Microsoft Quietly Kills Controversial Wi-Fi Sense Feature

Later this summer, when Microsoft rolls out a massive update to Windows 10 called Anniversary Edition, notably missing will be the controversial Wi-Fi Sense feature.

From its introduction, Microsoft’s Windows 10 feature Wi-Fi Sense has faced a massive amount of fear, uncertainty and doubt. Now those losing sleep over the feature can get some rest; Microsoft quietly announced last week it’s snuffing out the feature.

Later this summer, when Microsoft rolls out a massive update to Windows 10 called Anniversary Edition, notably missing will be the controversial Wi-Fi Sense feature.

Microsoft introduced Wi-Fi Sense with the debut of Windows Phone 8.1 in April of 2014, but it didn’t become widely noticed until the release of the Windows 10 OS in October of the same year. The feature is designed to make it easier to share your Wi-Fi password with trusted friends. That was the idea, at least.
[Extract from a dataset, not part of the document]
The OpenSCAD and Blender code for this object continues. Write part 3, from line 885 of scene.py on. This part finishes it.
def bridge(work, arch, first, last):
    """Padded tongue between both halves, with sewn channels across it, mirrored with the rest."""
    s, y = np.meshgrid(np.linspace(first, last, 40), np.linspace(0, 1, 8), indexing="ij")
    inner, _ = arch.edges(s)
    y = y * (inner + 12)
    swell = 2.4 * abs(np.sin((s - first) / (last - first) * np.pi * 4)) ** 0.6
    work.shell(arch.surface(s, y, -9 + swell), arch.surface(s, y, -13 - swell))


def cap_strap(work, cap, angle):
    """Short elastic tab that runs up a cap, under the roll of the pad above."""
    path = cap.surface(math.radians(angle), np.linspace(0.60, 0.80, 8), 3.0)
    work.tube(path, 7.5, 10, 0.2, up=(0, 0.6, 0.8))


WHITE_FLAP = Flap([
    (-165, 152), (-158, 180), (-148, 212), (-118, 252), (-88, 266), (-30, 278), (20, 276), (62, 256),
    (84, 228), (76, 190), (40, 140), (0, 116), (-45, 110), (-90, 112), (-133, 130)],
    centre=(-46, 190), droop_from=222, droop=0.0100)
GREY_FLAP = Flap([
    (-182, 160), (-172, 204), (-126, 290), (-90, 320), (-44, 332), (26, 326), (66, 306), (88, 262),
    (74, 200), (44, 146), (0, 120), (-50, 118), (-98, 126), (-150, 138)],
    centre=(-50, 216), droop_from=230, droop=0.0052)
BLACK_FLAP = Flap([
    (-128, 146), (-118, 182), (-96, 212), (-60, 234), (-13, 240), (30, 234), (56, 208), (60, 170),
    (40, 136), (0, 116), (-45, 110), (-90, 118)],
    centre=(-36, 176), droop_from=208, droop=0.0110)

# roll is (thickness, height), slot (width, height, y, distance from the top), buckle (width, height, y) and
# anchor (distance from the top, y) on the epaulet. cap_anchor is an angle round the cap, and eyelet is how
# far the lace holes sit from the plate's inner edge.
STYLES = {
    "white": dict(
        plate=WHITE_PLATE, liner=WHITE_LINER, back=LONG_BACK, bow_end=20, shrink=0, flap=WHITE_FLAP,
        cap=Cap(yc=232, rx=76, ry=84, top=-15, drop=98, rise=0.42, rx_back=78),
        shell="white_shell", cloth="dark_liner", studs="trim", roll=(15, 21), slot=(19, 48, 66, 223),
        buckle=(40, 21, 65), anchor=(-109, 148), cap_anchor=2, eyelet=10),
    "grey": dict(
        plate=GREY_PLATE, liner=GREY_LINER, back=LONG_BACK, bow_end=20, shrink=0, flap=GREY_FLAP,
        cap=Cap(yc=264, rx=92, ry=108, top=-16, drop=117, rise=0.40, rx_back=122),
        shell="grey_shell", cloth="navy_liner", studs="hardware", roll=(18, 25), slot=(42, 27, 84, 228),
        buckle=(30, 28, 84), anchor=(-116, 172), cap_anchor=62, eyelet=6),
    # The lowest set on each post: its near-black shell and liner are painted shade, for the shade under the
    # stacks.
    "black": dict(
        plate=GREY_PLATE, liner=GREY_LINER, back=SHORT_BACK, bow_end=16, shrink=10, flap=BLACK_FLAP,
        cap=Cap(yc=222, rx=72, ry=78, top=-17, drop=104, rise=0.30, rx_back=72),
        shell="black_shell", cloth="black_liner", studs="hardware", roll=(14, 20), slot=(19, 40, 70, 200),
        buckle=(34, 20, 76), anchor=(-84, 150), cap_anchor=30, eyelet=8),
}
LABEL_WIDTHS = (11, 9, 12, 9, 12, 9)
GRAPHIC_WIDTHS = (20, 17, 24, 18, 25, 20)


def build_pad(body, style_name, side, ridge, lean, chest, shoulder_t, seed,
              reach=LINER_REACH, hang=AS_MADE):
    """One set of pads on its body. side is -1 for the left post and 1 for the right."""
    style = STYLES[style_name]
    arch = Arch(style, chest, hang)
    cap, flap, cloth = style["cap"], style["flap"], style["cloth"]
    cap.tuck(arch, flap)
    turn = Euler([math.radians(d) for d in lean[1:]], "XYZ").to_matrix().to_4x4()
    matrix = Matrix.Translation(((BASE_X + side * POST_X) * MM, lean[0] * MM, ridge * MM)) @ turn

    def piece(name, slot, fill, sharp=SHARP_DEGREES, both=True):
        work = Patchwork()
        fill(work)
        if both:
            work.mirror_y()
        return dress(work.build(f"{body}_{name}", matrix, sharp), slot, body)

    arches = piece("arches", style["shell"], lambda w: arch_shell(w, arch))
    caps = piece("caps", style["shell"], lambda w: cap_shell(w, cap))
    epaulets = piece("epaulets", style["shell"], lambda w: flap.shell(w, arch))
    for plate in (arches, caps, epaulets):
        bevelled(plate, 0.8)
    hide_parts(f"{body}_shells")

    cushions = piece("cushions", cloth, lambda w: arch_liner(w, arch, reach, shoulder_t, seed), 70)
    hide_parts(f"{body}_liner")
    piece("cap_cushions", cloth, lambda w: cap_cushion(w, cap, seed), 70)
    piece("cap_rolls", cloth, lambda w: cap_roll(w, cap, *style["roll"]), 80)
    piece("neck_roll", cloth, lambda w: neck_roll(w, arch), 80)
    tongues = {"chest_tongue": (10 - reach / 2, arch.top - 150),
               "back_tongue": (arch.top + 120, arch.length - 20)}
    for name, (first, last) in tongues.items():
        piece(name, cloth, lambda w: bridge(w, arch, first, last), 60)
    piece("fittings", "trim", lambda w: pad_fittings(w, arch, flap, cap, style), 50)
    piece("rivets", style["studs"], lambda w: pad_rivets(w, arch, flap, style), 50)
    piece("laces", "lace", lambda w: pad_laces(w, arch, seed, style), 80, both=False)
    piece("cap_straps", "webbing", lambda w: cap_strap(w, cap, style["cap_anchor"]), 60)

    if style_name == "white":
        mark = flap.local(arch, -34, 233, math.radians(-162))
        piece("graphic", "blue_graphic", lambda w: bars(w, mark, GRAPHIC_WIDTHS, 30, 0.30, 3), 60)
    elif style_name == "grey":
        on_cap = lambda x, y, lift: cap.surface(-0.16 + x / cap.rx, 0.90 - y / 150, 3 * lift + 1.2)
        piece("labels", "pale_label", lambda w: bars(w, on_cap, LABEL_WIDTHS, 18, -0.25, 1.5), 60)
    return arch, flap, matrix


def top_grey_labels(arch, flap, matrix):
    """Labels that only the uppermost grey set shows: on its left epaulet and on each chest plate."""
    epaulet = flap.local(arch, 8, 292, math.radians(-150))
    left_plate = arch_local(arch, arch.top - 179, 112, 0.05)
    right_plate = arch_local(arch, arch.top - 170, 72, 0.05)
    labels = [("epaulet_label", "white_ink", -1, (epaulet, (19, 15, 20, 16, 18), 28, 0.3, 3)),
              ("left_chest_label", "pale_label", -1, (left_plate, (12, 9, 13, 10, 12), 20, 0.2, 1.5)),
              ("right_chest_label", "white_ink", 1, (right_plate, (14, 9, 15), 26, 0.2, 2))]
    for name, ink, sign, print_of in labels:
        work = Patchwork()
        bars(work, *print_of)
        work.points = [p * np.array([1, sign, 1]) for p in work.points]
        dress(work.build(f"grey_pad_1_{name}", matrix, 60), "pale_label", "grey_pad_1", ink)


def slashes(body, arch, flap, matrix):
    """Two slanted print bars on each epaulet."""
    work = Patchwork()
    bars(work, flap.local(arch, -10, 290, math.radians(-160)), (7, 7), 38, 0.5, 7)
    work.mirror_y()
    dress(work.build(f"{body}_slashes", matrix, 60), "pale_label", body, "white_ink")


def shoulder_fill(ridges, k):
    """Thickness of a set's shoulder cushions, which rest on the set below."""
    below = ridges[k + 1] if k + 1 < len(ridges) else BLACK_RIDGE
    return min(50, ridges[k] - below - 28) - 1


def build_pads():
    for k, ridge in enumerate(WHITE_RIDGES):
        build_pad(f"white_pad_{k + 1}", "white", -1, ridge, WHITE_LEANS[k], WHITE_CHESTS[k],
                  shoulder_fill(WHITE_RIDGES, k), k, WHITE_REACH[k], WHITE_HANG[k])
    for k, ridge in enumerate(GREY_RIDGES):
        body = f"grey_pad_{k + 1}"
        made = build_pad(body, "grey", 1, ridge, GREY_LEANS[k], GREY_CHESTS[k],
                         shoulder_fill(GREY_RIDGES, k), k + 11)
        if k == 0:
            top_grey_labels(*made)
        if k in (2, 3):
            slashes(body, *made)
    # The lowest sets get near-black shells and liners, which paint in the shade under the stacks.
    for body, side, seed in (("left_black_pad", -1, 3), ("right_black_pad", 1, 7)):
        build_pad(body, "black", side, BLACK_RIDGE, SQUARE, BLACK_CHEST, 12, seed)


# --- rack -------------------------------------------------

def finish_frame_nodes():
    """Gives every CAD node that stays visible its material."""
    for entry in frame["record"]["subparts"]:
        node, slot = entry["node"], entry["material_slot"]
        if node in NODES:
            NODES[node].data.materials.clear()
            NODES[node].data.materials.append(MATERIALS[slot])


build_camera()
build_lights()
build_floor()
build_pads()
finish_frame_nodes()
There was near immediate condemnation of Microsoft for introducing the feature. Worried Windows 10 users wrongly feared the default Wi-Fi Sense feature allowed any of their closest Facebook, Outlook and Skype friends to have access to passwords associated with their personal and corporate networks.

Despite cries by Microsoft and other privacy experts who tried to comfort the paranoid that the sky was not falling, the Wi-Fi Sense feature has been widely panned by users and is now getting the axe, according to Microsoft.

In post to Microsoft’s TechNet website announcing a preview build (14342) of the Anniversary Edition of Windows 10, Gabe Aul, corporate vice president, of Microsoft’s Engineering Systems Team said the cost of updating the Wi-Fi Sense code to keep the feature working coupled with its low usage and low demand no longer justifies its existence.

“We have removed the Wi-Fi Sense feature that allows you to share Wi-Fi networks with your contacts and to be automatically connected to networks shared by your contacts,” Aul wrote.

However, Aul wrote, “Wi-Fi Sense, if enabled, will continue to get you connected to open Wi-Fi hotspots that it knows about through crowdsourcing.”

Going forward users will want double-check Wi-Fi Sense to make sure it’s turned off.

With Wi-Fi Sense, Windows 10 would automatically share Wi-Fi encrypted password information with your Outlook and Skype contacts by default. Users also had the option of sharing Wi-Fi passwords with Facebook friends, but had to take a separate step to do so.

The security concerns were two-fold. One, sharing your own Wi-Fi network with someone you are marginally connected to via Skype, Facebook or Outlook hardly seemed prudent. Equally as concerning is automatically being logged into a Wi-Fi network run by contact you may hardly know.

But lost in the outcry against Wi-Fi Sense were its safeguards. For example, with Wi-Fi Sense, your actual password was never shared. Rather, the password stays encrypted and stored in the cloud. When a contact comes within range of your Wi-Fi hotspot and is using Windows 10 on their device, they’d have access to an encrypted version of your Wi-Fi credentials and be able use only your Wi-Fi (no access to local resources permitted) without having to request to see the password. Microsoft argued this was more convenient and safer than writing the hotspot password down on a piece of paper that could easily lost or stolen.

Additionally, Wi-Fi Sense did not work with corporate networks that use additional authentication protocols such as 802.1x EAP and WPA2 Enterprise. Microsoft also stressed Wi-Fi Sense only shared your passwords with direct contacts, and not friends-of-friends, as many news outlets erroneously reported. Lastly, even though the feature was turned on by default, users were still prompted to click “share my network with my contacts” when logging into their own Wi-Fi network.

Microsoft won’t say when its Windows 10 Anniversary Edition will be available, but there are a number of reports that the OS update will arrive this June or July.

For those who will miss the feature, there are other similar Wi-Fi password sharing initiatives you can get behind. For starters, The Electronic Frontier Foundation has been promoting a similar concept called Open Wireless Movement. Comcast announced a “Neighborhood Hotspot initiative” where its combo residential wireless router and cable modem broadcast a Wi-Fi signal for private use and a second “neighborhood xfinitywifi” network signal that can be shared with other Xfinity customers. To a lesser extent, Apple added to its AirPort base stations a feature called Guest Network that limits guest access to a network’s Wi-Fi only without having to share a network password.